Искусство в своем течении приходит к какому-то единству, и смелых открывателей встречают как людей, которые должны были явиться.

Они были как бы уже прочерченными.

Но, одновременно, только тяжелые отличия, тяжелые пробы нового, трудность его отвержения – трудная дорога пробивания, прорастания может сохранить на века создающиеся формы.

Подобное появляется часто.

Разное появляется редко.

Хотя мир достаточно разделен океанами и горами, но он как бы собирается, или, по крайней мере, он может быть собран.

Так, как собирается большая река из маленьких притоков.

Возникает теория заимствований.

Возникает теория однородности в прямом смысле.

Существовал Рим. Существовал долго, сливая разное в единое. Отбирая живучее, совершая несправедливости, кажущиеся заранее продуманными. Подсказанными.

По разрыву существовал Китай.

Они были разделены хорошо, но случайно и страшно.

Моря были еще не исследованы. Ветры не стали привычными.

Скалы не расступились еще перед человеком.

И вот две культуры, два набора решений – китайский и римский – или, точнее, греческий – жили разъединенными.

Потом не сразу, мало-помалу обозначаются своими голосами, а между ними возникают приемы, группы умений Средней Азии.

Это был как бы коридор между двумя культурами, который не обозначается. Становится самостоятельным.

Люди разных культур знакомятся друг с другом, как будто они люди с разных планет, знакомятся через самостоятельный, становящийся самостоятельным коридор.

Возникает, быть может, равная первым двум, третья культура; назовем ее среднеазиатской.

То, что я говорю, кажется поспешным. Кроме того, знаю, что выше уже было сказано про Кушанский коридор.

Но знаете ли вы, что по среднему течению Пянджа открыт греческий античный город?

Античный город с храмами и улицами не может существовать меньше, скажем, чем сто лет; поставьте двести лет.

Легенда говорит, что Александр Македонский дошел до Памира, но краткий вояж завоевателя несравним с культурой, местом ее обитания.

Выезд для ознакомления с новым происходит всегда трудно, иногда случайно.

Так, случайно, Колумб открыл Америку.

Оседлые земледельческие культуры как бы не замечают культуры степей. Культуры, разделенные громадными пространствами.

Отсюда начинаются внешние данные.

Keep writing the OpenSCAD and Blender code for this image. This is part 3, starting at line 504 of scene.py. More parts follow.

Степные скотоводы строят свои кибитки из некрепких материалов, но уже имеют свои злаки. И, может быть случайно, создают из отметок на грифах музыкальных инструментов ноты.

Дают этим нотам имена. Имена, которые потом станут международными.

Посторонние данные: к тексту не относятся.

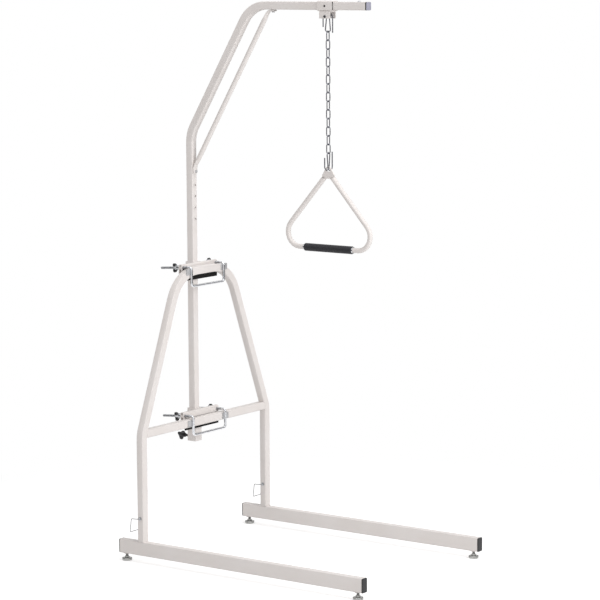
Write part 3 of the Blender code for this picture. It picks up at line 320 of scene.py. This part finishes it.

Но камни, разные камни, имеют свои подобия разлома.

Смена трав, смена похожих эпох рождает, создает третьи культуры.

Очень далекие культуры Севера как будто остаются на месте. Северный олень, немногоплодящий и немногодающий молока, потом, в новых культурах, станет священным животным.

И лошадь, уже выбранная для приближения к человеку, лошадь – старший брат осла – порождает странную двойственность Росинанта и осла Санчо Пансы. Мы даже не знаем из романа, имеет ли осел Санчо имя, ведь он второстепенен.

Возможно, что именно у океана, появляется жажда таких отношений полов, которые создают поиск вот именно этого человека, этой женщины.

Потому всепонимающий мужчина говорит о любимой женщине: «Пора пришла, она влюбилась».

Она расцветает, как травы в пустыне весной, которые оплодотворяются волнами ветра.

Меджнун, полюбивший Лейлу, носит имя безумца. Он влюблен именно в эту женщину, выделяет именно ее, и даже собака со двора Лейлы для него уже приближение к ее личности.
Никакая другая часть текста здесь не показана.